▸ WHAT IS REQUIRED
Return exactly the listing's lines, from its first line to the line holding "foot_chamfer = 0.3", ends included.

▸ GIVEN DATA
____

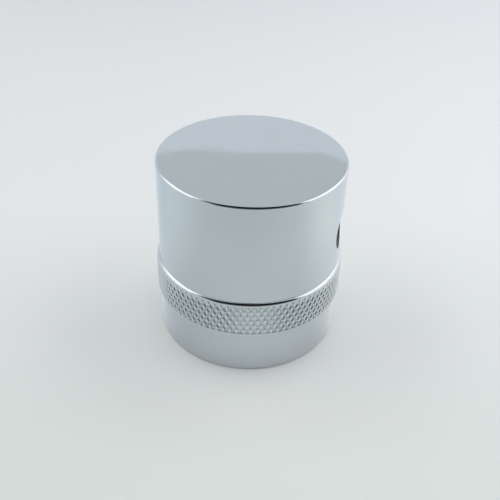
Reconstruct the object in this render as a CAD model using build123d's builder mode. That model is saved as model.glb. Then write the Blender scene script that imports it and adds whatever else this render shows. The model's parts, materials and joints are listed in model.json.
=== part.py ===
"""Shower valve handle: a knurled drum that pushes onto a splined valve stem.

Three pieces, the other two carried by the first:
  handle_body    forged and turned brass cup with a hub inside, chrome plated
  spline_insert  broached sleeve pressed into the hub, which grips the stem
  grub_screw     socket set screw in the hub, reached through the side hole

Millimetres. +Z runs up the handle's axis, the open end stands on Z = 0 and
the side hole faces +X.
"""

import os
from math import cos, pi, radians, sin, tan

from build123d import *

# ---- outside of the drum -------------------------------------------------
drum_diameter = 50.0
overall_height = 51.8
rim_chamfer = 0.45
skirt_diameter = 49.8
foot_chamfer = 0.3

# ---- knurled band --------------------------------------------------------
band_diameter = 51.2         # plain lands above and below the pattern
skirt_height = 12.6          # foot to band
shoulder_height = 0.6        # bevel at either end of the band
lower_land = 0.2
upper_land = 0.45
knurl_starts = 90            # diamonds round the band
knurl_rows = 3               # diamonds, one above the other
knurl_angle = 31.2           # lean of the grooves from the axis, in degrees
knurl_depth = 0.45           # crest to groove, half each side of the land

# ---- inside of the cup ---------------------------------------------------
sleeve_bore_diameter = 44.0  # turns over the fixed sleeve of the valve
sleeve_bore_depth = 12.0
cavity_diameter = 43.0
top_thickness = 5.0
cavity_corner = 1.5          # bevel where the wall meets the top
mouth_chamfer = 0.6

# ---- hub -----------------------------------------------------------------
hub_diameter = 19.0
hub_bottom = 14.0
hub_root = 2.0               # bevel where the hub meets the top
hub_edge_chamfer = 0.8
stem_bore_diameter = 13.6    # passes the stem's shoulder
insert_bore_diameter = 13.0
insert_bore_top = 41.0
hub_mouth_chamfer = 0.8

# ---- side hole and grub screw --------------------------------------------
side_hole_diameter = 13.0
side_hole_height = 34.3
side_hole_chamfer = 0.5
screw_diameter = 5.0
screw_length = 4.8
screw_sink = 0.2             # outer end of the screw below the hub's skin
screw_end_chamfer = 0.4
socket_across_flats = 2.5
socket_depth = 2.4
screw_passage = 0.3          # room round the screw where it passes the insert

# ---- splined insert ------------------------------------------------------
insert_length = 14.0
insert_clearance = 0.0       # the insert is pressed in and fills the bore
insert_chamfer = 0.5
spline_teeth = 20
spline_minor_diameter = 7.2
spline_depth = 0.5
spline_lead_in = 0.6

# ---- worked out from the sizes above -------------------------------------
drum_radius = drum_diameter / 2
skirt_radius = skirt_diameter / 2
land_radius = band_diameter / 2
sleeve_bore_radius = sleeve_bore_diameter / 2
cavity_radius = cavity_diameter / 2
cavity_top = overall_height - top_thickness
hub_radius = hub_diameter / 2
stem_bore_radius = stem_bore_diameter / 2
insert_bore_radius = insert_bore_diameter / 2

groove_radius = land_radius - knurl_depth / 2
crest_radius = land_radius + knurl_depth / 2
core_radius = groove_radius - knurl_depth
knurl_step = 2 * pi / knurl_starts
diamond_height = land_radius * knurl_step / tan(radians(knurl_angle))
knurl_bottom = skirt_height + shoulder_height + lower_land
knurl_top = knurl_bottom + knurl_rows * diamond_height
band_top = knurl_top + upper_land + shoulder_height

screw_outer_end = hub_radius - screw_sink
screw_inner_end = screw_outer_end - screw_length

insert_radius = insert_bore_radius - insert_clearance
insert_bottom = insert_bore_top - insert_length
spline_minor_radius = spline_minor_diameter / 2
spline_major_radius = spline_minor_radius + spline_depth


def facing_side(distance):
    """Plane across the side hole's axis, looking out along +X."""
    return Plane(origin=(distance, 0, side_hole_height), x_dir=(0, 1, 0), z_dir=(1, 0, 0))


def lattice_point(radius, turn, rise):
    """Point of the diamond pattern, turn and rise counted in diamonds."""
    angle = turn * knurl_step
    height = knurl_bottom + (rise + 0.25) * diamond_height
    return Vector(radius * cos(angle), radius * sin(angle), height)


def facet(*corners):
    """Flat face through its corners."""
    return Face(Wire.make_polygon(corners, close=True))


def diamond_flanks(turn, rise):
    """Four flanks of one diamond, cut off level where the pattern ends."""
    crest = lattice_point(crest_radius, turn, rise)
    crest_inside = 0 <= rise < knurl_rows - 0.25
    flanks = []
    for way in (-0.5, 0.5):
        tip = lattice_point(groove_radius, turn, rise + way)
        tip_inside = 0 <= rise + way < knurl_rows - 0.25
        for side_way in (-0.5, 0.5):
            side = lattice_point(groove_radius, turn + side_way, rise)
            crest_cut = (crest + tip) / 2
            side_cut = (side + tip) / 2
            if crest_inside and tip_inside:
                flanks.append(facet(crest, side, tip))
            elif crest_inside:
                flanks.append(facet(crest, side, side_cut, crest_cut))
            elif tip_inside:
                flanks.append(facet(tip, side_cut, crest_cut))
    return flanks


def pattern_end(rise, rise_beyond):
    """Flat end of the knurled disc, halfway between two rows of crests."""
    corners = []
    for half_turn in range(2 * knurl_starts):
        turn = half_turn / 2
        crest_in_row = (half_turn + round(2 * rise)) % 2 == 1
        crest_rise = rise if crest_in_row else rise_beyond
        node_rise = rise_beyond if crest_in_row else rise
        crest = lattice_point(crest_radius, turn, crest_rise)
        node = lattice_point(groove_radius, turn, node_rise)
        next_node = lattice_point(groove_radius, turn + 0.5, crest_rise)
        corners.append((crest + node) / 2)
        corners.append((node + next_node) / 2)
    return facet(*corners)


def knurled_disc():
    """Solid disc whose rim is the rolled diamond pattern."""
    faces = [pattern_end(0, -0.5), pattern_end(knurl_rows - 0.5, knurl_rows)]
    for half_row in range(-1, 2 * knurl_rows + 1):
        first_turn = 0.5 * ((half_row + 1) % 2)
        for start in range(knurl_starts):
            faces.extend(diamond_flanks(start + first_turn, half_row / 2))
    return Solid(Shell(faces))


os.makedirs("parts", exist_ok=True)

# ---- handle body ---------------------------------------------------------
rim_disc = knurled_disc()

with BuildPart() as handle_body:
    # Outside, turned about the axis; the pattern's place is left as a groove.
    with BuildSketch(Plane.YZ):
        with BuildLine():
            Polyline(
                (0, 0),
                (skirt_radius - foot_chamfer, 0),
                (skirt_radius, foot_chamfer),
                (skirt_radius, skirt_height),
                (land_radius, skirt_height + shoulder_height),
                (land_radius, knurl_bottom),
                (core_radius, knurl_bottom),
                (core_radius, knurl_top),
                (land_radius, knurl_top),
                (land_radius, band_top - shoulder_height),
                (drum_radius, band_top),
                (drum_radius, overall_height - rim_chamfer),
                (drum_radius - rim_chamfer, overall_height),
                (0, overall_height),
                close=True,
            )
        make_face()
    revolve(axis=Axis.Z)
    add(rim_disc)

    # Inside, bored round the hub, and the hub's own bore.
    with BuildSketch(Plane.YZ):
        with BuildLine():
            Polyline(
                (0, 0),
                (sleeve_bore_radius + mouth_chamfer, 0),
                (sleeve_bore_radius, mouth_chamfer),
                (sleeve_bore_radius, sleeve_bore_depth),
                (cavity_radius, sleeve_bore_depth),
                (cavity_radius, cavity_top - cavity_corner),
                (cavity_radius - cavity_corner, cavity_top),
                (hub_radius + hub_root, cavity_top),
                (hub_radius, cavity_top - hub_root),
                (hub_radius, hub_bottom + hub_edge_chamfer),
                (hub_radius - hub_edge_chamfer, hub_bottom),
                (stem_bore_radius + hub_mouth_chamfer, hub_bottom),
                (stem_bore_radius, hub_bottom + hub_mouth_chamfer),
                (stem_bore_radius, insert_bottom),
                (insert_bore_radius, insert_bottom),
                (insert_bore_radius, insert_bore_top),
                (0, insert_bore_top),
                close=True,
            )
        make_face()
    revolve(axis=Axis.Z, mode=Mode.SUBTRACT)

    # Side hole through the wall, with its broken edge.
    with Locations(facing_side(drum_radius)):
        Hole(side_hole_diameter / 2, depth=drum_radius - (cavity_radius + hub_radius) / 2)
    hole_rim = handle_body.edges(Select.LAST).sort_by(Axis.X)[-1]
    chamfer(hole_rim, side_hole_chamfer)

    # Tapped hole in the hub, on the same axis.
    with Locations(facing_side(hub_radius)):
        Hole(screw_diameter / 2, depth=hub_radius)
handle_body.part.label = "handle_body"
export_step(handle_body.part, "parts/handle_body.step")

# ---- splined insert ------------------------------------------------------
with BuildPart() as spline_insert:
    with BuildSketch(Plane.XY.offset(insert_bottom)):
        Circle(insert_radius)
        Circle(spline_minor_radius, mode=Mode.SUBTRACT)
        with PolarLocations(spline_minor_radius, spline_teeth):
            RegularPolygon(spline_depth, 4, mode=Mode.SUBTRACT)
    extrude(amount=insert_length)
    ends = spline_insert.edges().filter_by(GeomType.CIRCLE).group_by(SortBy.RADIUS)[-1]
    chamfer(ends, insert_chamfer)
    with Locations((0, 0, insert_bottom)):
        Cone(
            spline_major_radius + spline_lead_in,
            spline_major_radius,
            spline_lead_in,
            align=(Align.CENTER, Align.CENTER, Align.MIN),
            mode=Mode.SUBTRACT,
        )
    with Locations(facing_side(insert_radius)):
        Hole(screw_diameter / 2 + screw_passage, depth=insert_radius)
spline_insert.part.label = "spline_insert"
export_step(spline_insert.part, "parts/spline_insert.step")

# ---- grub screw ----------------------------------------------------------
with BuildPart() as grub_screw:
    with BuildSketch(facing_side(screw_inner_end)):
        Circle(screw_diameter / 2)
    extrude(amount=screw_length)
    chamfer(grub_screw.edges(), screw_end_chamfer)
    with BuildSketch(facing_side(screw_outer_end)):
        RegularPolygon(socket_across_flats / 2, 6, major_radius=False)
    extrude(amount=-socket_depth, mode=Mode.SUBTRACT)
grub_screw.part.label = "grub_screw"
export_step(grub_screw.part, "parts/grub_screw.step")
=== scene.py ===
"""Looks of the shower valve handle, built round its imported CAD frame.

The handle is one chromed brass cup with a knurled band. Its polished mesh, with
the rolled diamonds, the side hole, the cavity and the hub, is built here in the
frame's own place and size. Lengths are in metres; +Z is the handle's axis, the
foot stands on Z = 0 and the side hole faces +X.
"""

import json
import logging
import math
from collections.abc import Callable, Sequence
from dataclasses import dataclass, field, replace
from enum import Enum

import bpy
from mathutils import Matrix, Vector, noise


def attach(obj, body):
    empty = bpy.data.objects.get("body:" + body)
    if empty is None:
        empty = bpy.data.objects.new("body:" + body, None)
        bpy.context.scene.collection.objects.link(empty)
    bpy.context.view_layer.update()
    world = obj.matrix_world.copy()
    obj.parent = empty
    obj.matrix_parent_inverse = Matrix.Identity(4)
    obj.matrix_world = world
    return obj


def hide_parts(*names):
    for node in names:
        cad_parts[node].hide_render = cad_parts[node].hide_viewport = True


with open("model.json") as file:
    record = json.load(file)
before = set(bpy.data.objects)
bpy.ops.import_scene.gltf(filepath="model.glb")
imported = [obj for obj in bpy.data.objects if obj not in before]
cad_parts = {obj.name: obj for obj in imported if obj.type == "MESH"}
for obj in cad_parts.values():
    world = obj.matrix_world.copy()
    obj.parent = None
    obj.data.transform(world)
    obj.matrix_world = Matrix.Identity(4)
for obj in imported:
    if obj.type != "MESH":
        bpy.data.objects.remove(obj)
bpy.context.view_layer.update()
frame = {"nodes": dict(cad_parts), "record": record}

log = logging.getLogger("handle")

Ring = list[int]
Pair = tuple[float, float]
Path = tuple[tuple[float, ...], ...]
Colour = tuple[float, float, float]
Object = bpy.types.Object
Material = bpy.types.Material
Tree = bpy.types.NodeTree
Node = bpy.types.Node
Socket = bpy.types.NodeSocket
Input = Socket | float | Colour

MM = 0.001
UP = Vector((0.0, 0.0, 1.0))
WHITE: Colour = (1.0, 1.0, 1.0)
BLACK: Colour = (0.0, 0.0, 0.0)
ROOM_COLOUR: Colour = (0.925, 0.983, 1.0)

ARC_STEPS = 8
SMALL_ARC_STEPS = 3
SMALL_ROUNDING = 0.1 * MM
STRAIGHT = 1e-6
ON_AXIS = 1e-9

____

▸ RIGHT ANSWER
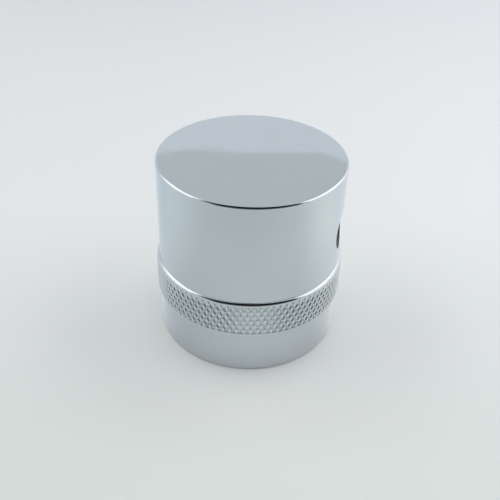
Reconstruct the object in this render as a CAD model using build123d's builder mode. That model is saved as model.glb. Then write the Blender scene script that imports it and adds whatever else this render shows. The model's parts, materials and joints are listed in model.json.
=== part.py ===
"""Shower valve handle: a knurled drum that pushes onto a splined valve stem.

Three pieces, the other two carried by the first:
  handle_body    forged and turned brass cup with a hub inside, chrome plated
  spline_insert  broached sleeve pressed into the hub, which grips the stem
  grub_screw     socket set screw in the hub, reached through the side hole

Millimetres. +Z runs up the handle's axis, the open end stands on Z = 0 and
the side hole faces +X.
"""

import os
from math import cos, pi, radians, sin, tan

from build123d import *

# ---- outside of the drum -------------------------------------------------
drum_diameter = 50.0
overall_height = 51.8
rim_chamfer = 0.45
skirt_diameter = 49.8
foot_chamfer = 0.3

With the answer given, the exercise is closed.